Sebenci apapun kaum intelektual terhadap Tuhan, mereka tetap berharap terhadap matahari-matahari baru. Matahari-matahari baru yang menjadi tempat bersandar manusia dewasa ini seringkali pada akhirnya patut untuk disebut agama baru, agama humanisme. Manusia dan keegoisannya menjadi sebuah pohon rimbun, tempat berteduh bagi manusia-manusia tak bertuhan. Kegelisahan yang mereka rasakan sama, bahkan lebih. Bahwa kematian, setidaknya untuk saat ini belumlah dapat dihindarkan. Dan pengalaman yang sangat pribadi itu menjadi bukti nyata ketidakmampuan manusia lepas dari idea fixes, atau ide permanen tentang yang Maha. Sehingga Tuhan bukan hanya dapat dipahami sebagai sebuah eksistensi maha kuasa yang mengatur dunia beserta isinya, yang harus disembah dan tidak disekutukan. Tetapi Tuhan juga menjadi semacam harapan satu-satunya bagi tatanan sosial saat ini, dan kemanusiaan itu sendiri untuk tidak roboh, runtuh dan hancur tak bersisa.
Seperti yang diceritakan Graves dalam The Greek Myths bahwa Atlas, seorang anak dari titan bernama Lapetus dan dewi laut bernama Clymene. Atlas sebagai keturunan Titan pun membela ayah dan keluarganya dalam peperangan Titan melawan Olympians. Kekalahan Titan sangat jelas di depan mata, dan singkat cerita Olympians yang dipimpin oleh Zeus memenangkan perang. Atlas sebagai tahanan Zeus pada akhirnya dihukum untuk menahan langit selama-lamanya. Namanya disematkan pada deretan pegunungan di daratan Afrika Utara. Masyarakat yunani kuno percaya bahwa langit tidak jatuh akibat Atlas yang menahan langit di pundaknya[4]
Mitos tentang Atlas bagaikan sebuah ciri kehidupan manusia yang begitu absurd. Atlas dilahirkan dan dibesarkan di keluarga Titan, menjadikan secara sepihak ia harus ikut dalam peperangan dan membela Titan. Manusia pun demikian, tanpa kemauan dan kesadaran ia dilahirkan di dunia. Sartre mengatakan bahwa manusia terlempar ke dunia tanpa alasan, dan manusia terkutuk bebas.[5] Manusia pada akhirnya memberikan makna kepada dunia, hal itu akibat kekosongan makna yang ia dapatkan setelah lahir ke dunia. Kembali lagi, Atlas pada akhirnya tertangkap dan dihukum oleh Zeus. Diibaratkan manusia yang pada akhirnya harus mengalah terhadap kematian, dan menyadari di detik-detik terakhirnya, bahwa hidup ini sungguhlah absurd, nihil dan hampa. Atlas yang terus menahan langit, harus digambarkan bahwa ia tersenyum bahagia dan tidak murung. Seperti itulah kehidupan manusia saat ini, yang senantiasa membutuhkan idea fixes sebagai dasar makna untuk mengisi dunia yang nihil makna.

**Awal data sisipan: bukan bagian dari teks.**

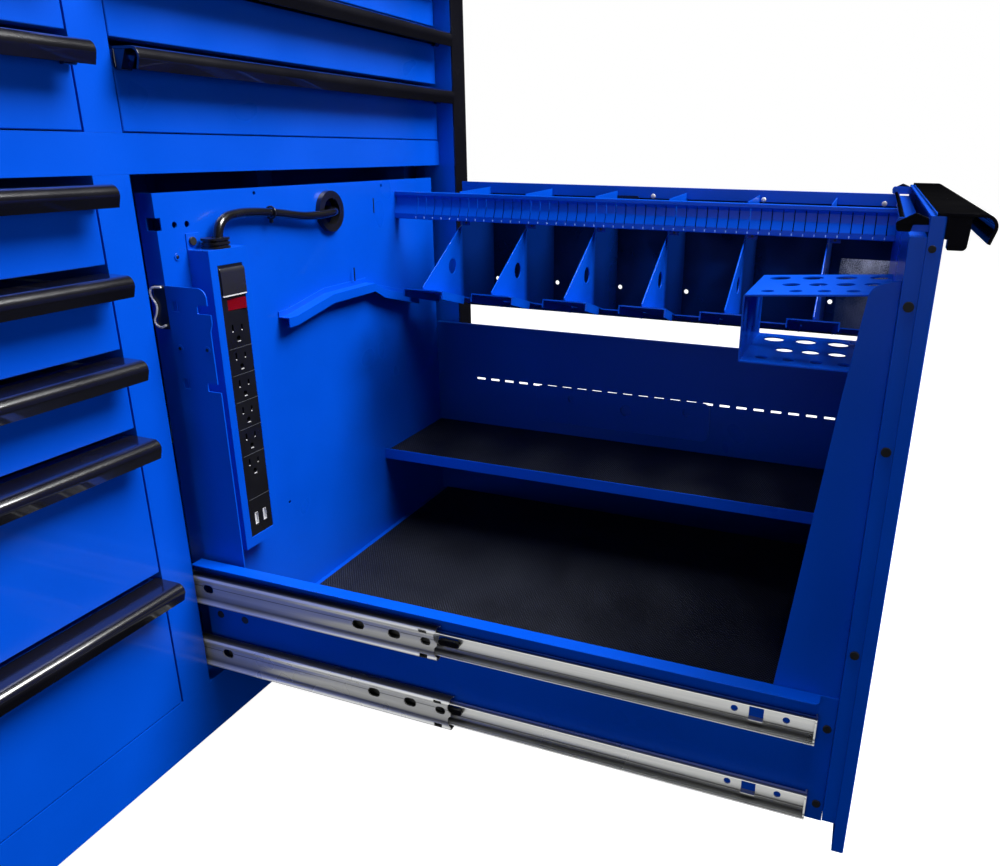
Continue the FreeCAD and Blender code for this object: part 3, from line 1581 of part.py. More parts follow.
def make_latch():
    """A bar behind the head of the front panel, with a hook at each end that lies over its top."""
    y, z = out(s.latchY), s.latchZ
    bar = rod("latch_bar", (s.latchStart, y, z), "x", s.latchEnd - s.latchStart, s.latchRadius)
    hook = [
        (y - 4.5, z - 3.5, Size(1)),
        (y + 4, z - 3.5, Size(2)),
        (y + 5, z + 2, Size(2)),
        (y - 6.5, z + 8.3, Size(2)),
        (y - 14.3, z + 5.3, Size(1)),
        (y - 14.8, z + 1.2, Size(0.5)),
        (y - 5.5, z + 0.8, Size(0.5)),
    ]
    plates = []
    for word, start in (("near", s.latchStart), ("far", s.latchEnd - s.latchHook)):
        plates.append(profile(f"latch_{word}_hook", "YZ", hook, start, start + s.latchHook))
    node("pullout_latch", join("latch_welded", [bar, *plates]))


def check_and_write():
    """Stops on any failed object or bad shape, then writes one file per sub-part."""
    doc.recompute()
    failed = [f"{o.Label}: {o.State}" for o in doc.Objects if {"Invalid", "Error"} & set(o.State)]
    for whole in nodes:
        shape = whole.Shape
        if shape.isNull() or not shape.isValid() or not shape.Solids:
            failed.append(f"{whole.Label}: bad shape")
    if failed:
        print("\n".join(failed))
        sys.exit(1)
    os.makedirs("parts", exist_ok=True)
    for whole in nodes:
        whole.Shape.exportStep(f"parts/{whole.Label}.step")
    print(len(nodes), "sub-parts,", sum(len(whole.Shape.Solids) for whole in nodes), "solids")


make_body()
make_casters()
fixed_members = make_drawers()
make_pullout_slides(fixed_members)
make_pullout_front()
make_tray()
make_rear_panel()
make_side_plate()
make_gusset()
make_rack()
make_bit_holder()
make_hook_arm()
make_power_strip()
make_fasteners()
make_latch()
check_and_write()
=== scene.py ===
import json
import math

import bmesh
import bpy
from mathutils import Matrix, Vector

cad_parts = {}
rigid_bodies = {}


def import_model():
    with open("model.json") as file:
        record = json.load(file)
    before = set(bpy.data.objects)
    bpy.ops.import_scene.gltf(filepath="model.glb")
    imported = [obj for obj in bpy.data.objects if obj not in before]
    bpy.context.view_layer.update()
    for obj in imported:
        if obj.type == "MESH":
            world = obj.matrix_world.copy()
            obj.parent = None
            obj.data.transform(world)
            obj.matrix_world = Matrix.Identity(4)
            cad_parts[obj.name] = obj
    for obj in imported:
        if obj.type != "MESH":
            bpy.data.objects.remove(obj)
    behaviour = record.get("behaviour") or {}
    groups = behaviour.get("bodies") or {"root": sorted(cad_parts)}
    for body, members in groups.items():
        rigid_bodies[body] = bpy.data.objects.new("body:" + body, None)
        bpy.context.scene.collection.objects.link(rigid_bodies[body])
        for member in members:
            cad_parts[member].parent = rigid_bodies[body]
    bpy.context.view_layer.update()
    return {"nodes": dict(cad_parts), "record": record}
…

Atlas yang tersenyum dan bahagia menggambarkan bahwa sekalipun kehidupan dunia ini absurd, penuh nestapa dan ketidakpastian. Walaupun ketidakpastian akan Tuhan begitu mengganggu dan membuat hati gelisah. Hanya harapan itulah yang dapat terus menggerakan manusia. Menjadi sebuah harapan vital manusia bahwa keberadaan Tuhan ada, segala kasih sayang Tuhan itu ada, dan pertolongan Tuhan ada. Menjadikan pemaknaan manusia terhadap realitas yang begitu menyayat hati, menyakitkan dan seringkali mengecewakan tidak sia-sia. Harapan akan keberadaan Tuhan itu yang dijadikan oleh penulis sebuah analogi, bahwa Atlas, yang memikul langit dengan pundaknya, tersenyum bahagia.
Referensi
[1]Jean Sartre, Being and Nothingness, 2nd ed. (Trans: Routledge, 2003).
[2]Friedrich Nietzsche, The Gay Science, 2nd ed. (New York : Vintage Books, 1974).
[3]Albert Camus, The Myth of Sisyphus, 1st ed. (New York : Alfred A. Knopf, Inc, 1955).
[4]Robert Graves, The Greek Myths, Complete (New York: Penguin Books, 1990).
[5]Jean-Paul Sartre, Eksistensialisme Adalah Humanisme, 1st ed. (Yogyakarta: CV Jalan Baru, 2021).